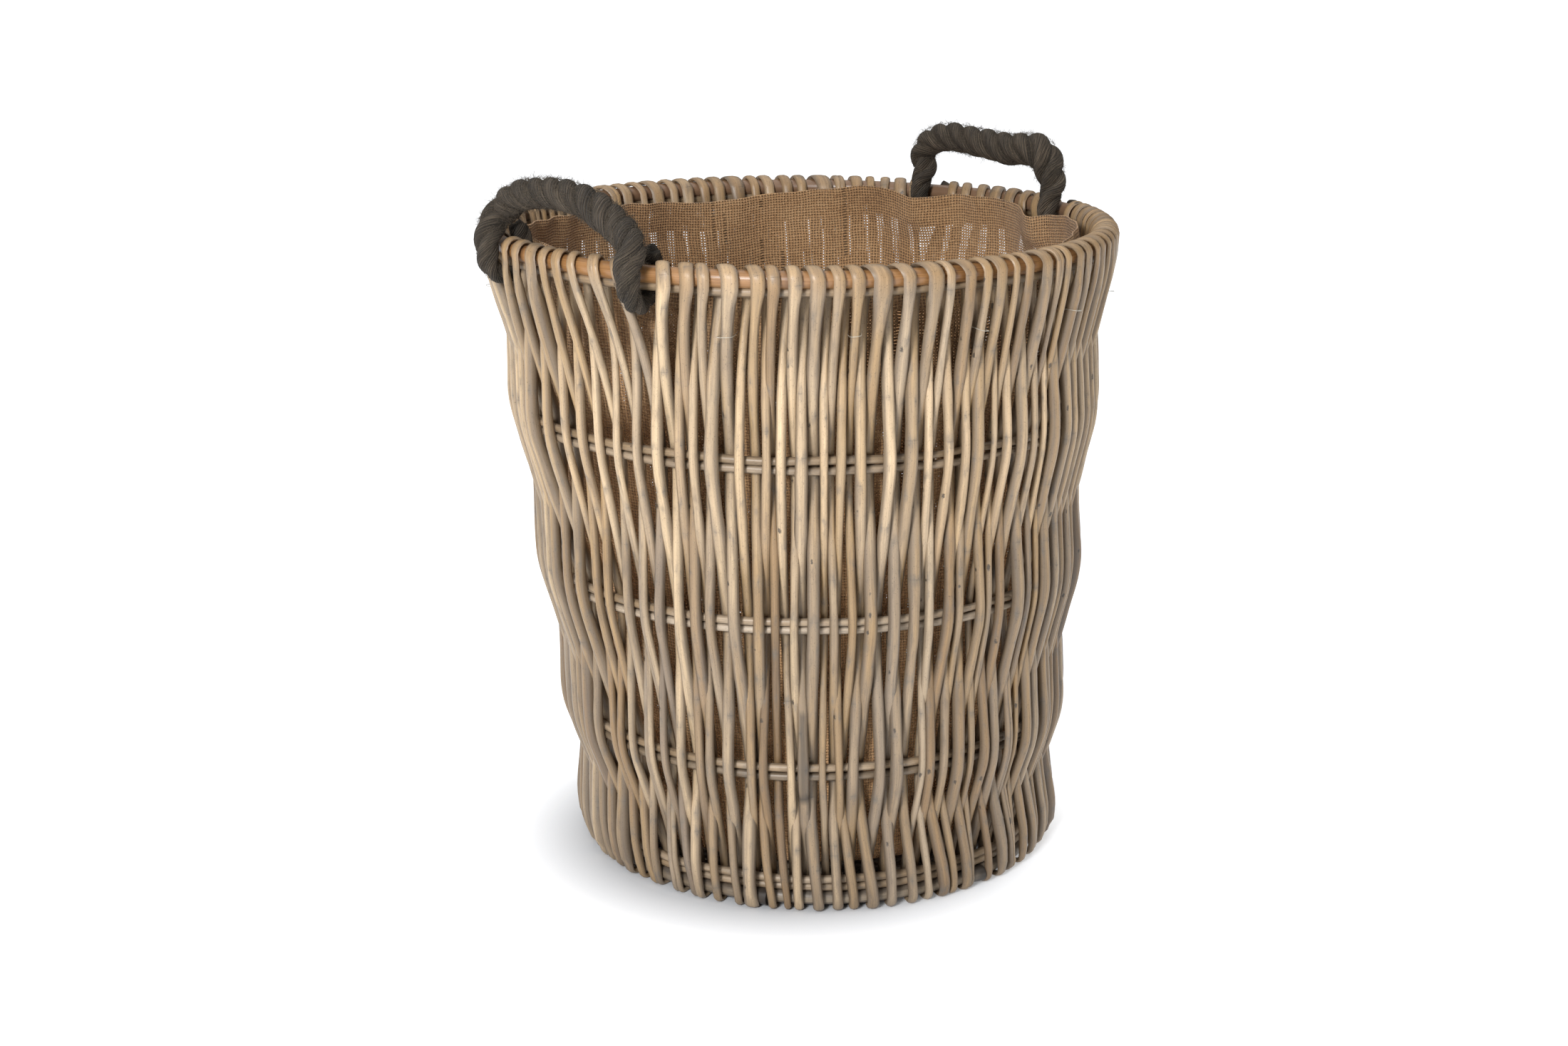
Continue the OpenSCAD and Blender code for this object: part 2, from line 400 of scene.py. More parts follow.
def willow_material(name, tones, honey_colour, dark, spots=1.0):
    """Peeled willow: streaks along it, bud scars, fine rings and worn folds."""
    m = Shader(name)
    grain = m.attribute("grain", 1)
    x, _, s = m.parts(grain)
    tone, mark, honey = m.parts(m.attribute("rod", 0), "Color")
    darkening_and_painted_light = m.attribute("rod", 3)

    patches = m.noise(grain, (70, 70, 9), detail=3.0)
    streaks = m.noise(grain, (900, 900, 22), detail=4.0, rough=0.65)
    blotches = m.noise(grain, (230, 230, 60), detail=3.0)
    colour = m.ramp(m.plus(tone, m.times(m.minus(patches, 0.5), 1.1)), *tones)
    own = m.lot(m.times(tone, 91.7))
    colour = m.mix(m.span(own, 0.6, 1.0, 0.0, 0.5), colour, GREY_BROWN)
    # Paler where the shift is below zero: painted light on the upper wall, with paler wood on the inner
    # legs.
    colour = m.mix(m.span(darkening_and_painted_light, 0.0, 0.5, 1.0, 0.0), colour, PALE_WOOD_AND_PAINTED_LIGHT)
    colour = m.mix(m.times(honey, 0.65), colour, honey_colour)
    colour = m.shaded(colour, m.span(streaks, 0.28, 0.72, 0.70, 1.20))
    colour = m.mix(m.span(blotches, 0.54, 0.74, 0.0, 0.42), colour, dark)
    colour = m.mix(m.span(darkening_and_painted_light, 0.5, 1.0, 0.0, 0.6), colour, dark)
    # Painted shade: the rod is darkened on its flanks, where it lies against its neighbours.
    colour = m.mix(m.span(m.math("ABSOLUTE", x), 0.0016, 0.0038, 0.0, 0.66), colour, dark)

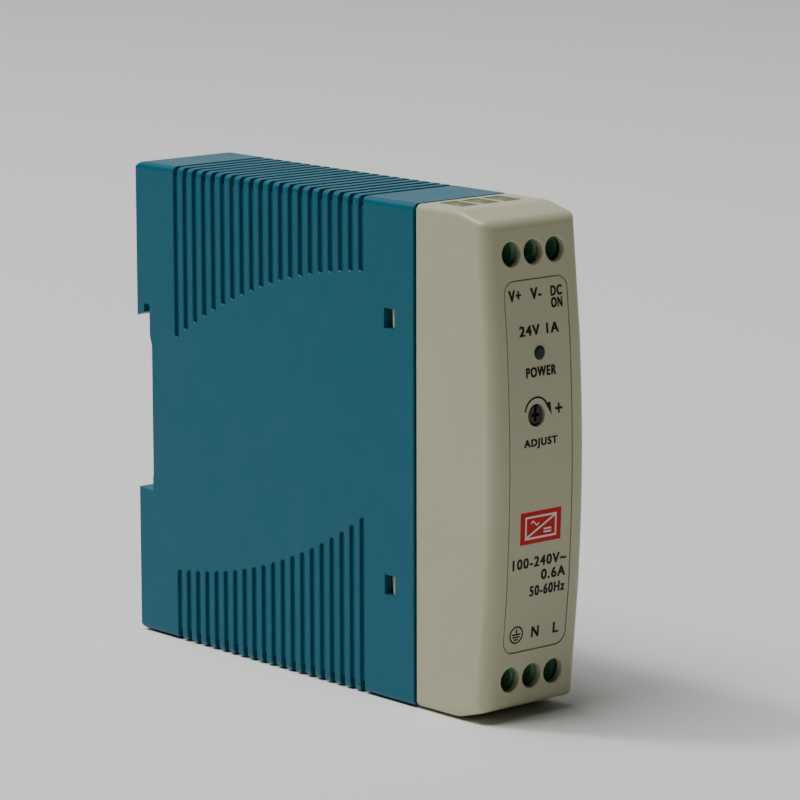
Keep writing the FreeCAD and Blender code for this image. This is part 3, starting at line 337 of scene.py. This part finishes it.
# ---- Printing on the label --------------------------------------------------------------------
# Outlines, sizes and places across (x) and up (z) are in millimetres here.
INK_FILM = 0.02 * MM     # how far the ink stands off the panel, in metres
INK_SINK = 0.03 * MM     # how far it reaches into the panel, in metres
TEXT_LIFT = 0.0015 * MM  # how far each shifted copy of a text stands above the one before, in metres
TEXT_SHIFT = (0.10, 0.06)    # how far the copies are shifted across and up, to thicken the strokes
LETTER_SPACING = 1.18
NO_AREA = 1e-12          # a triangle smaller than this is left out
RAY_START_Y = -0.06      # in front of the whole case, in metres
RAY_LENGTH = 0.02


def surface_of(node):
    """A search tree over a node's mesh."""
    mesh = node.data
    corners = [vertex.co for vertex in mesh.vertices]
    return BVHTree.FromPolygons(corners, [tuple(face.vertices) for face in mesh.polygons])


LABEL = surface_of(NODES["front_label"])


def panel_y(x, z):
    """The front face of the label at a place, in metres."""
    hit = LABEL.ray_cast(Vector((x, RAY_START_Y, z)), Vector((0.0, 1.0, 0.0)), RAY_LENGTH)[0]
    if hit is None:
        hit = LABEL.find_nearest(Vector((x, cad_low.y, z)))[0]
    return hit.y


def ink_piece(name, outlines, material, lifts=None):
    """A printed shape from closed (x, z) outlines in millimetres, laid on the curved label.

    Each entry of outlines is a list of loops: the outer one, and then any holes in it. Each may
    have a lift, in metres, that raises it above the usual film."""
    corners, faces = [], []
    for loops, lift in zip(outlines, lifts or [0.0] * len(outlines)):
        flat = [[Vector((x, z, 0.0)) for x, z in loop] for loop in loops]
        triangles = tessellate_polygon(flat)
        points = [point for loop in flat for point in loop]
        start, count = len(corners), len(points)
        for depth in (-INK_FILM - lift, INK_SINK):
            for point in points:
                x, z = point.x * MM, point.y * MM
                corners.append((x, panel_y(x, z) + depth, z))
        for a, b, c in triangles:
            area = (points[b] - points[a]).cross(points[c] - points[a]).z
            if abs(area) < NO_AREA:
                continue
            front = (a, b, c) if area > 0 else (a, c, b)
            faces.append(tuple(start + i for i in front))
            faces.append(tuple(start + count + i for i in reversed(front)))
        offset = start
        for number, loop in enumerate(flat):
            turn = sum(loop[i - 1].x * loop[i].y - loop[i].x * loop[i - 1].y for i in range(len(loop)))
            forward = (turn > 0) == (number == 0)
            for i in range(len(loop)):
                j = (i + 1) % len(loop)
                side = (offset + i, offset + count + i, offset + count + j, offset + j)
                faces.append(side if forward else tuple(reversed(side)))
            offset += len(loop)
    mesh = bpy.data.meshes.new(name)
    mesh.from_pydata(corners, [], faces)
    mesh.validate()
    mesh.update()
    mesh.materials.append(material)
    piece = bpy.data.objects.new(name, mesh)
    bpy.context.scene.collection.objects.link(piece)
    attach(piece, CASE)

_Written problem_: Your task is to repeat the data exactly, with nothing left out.

_Full solution_:
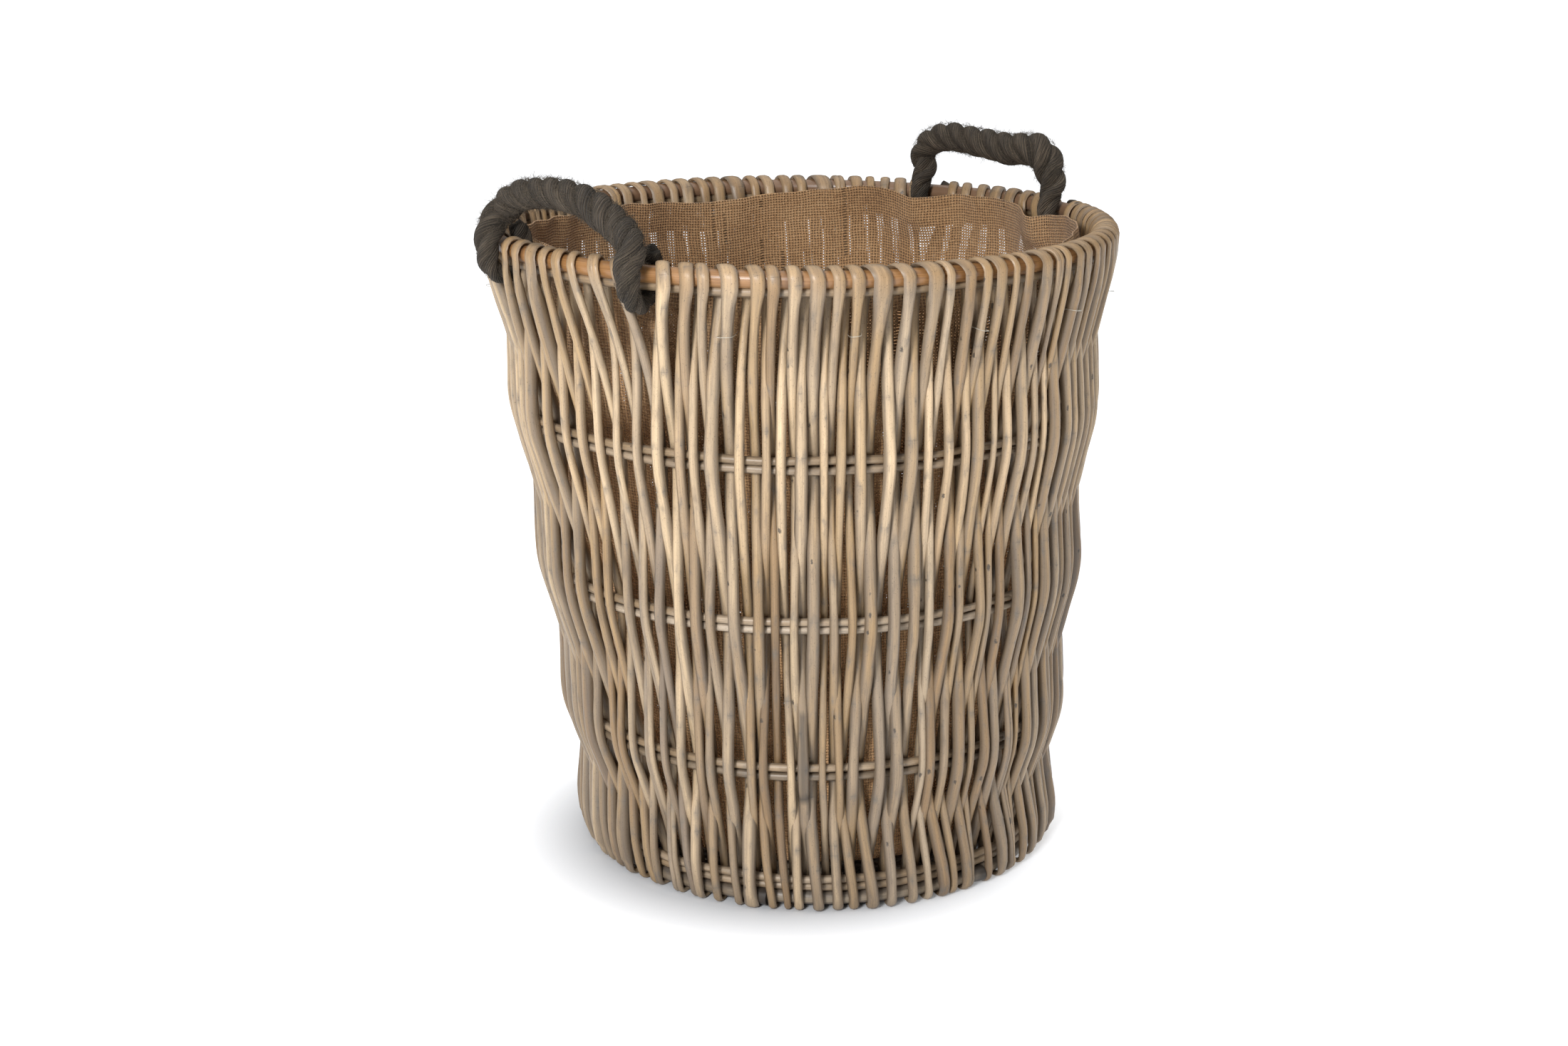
Continue the OpenSCAD and Blender code for this object: part 2, from line 400 of scene.py. More parts follow.
def willow_material(name, tones, honey_colour, dark, spots=1.0):
    """Peeled willow: streaks along it, bud scars, fine rings and worn folds."""
    m = Shader(name)
    grain = m.attribute("grain", 1)
    x, _, s = m.parts(grain)
    tone, mark, honey = m.parts(m.attribute("rod", 0), "Color")
    darkening_and_painted_light = m.attribute("rod", 3)

    patches = m.noise(grain, (70, 70, 9), detail=3.0)
    streaks = m.noise(grain, (900, 900, 22), detail=4.0, rough=0.65)
    blotches = m.noise(grain, (230, 230, 60), detail=3.0)
    colour = m.ramp(m.plus(tone, m.times(m.minus(patches, 0.5), 1.1)), *tones)
    own = m.lot(m.times(tone, 91.7))
    colour = m.mix(m.span(own, 0.6, 1.0, 0.0, 0.5), colour, GREY_BROWN)
    # Paler where the shift is below zero: painted light on the upper wall, with paler wood on the inner
    # legs.
    colour = m.mix(m.span(darkening_and_painted_light, 0.0, 0.5, 1.0, 0.0), colour, PALE_WOOD_AND_PAINTED_LIGHT)
    colour = m.mix(m.times(honey, 0.65), colour, honey_colour)
    colour = m.shaded(colour, m.span(streaks, 0.28, 0.72, 0.70, 1.20))
    colour = m.mix(m.span(blotches, 0.54, 0.74, 0.0, 0.42), colour, dark)
    colour = m.mix(m.span(darkening_and_painted_light, 0.5, 1.0, 0.0, 0.6), colour, dark)
    # Painted shade: the rod is darkened on its flanks, where it lies against its neighbours.
    colour = m.mix(m.span(m.math("ABSOLUTE", x), 0.0016, 0.0038, 0.0, 0.66), colour, dark)

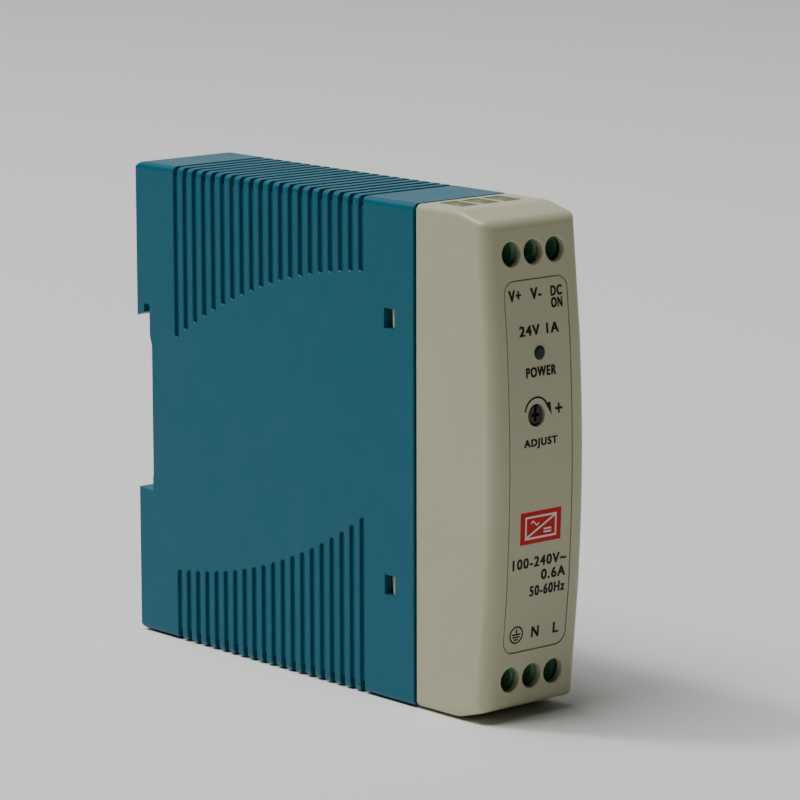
Keep writing the FreeCAD and Blender code for this image. This is part 3, starting at line 337 of scene.py. This part finishes it.
# ---- Printing on the label --------------------------------------------------------------------
# Outlines, sizes and places across (x) and up (z) are in millimetres here.
INK_FILM = 0.02 * MM     # how far the ink stands off the panel, in metres
INK_SINK = 0.03 * MM     # how far it reaches into the panel, in metres
TEXT_LIFT = 0.0015 * MM  # how far each shifted copy of a text stands above the one before, in metres
TEXT_SHIFT = (0.10, 0.06)    # how far the copies are shifted across and up, to thicken the strokes
LETTER_SPACING = 1.18
NO_AREA = 1e-12          # a triangle smaller than this is left out
RAY_START_Y = -0.06      # in front of the whole case, in metres
RAY_LENGTH = 0.02


def surface_of(node):
    """A search tree over a node's mesh."""
    mesh = node.data
    corners = [vertex.co for vertex in mesh.vertices]
    return BVHTree.FromPolygons(corners, [tuple(face.vertices) for face in mesh.polygons])


LABEL = surface_of(NODES["front_label"])


def panel_y(x, z):
    """The front face of the label at a place, in metres."""
    hit = LABEL.ray_cast(Vector((x, RAY_START_Y, z)), Vector((0.0, 1.0, 0.0)), RAY_LENGTH)[0]
    if hit is None:
        hit = LABEL.find_nearest(Vector((x, cad_low.y, z)))[0]
    return hit.y


def ink_piece(name, outlines, material, lifts=None):
    """A printed shape from closed (x, z) outlines in millimetres, laid on the curved label.

    Each entry of outlines is a list of loops: the outer one, and then any holes in it. Each may
    have a lift, in metres, that raises it above the usual film."""
    corners, faces = [], []
    for loops, lift in zip(outlines, lifts or [0.0] * len(outlines)):
        flat = [[Vector((x, z, 0.0)) for x, z in loop] for loop in loops]
        triangles = tessellate_polygon(flat)
        points = [point for loop in flat for point in loop]
        start, count = len(corners), len(points)
        for depth in (-INK_FILM - lift, INK_SINK):
            for point in points:
                x, z = point.x * MM, point.y * MM
                corners.append((x, panel_y(x, z) + depth, z))
        for a, b, c in triangles:
            area = (points[b] - points[a]).cross(points[c] - points[a]).z
            if abs(area) < NO_AREA:
                continue
            front = (a, b, c) if area > 0 else (a, c, b)
            faces.append(tuple(start + i for i in front))
            faces.append(tuple(start + count + i for i in reversed(front)))
        offset = start
        for number, loop in enumerate(flat):
            turn = sum(loop[i - 1].x * loop[i].y - loop[i].x * loop[i - 1].y for i in range(len(loop)))
            forward = (turn > 0) == (number == 0)
            for i in range(len(loop)):
                j = (i + 1) % len(loop)
                side = (offset + i, offset + count + i, offset + count + j, offset + j)
                faces.append(side if forward else tuple(reversed(side)))
            offset += len(loop)
    mesh = bpy.data.meshes.new(name)
    mesh.from_pydata(corners, [], faces)
    mesh.validate()
    mesh.update()
    mesh.materials.append(material)
    piece = bpy.data.objects.new(name, mesh)
    bpy.context.scene.collection.objects.link(piece)
    attach(piece, CASE)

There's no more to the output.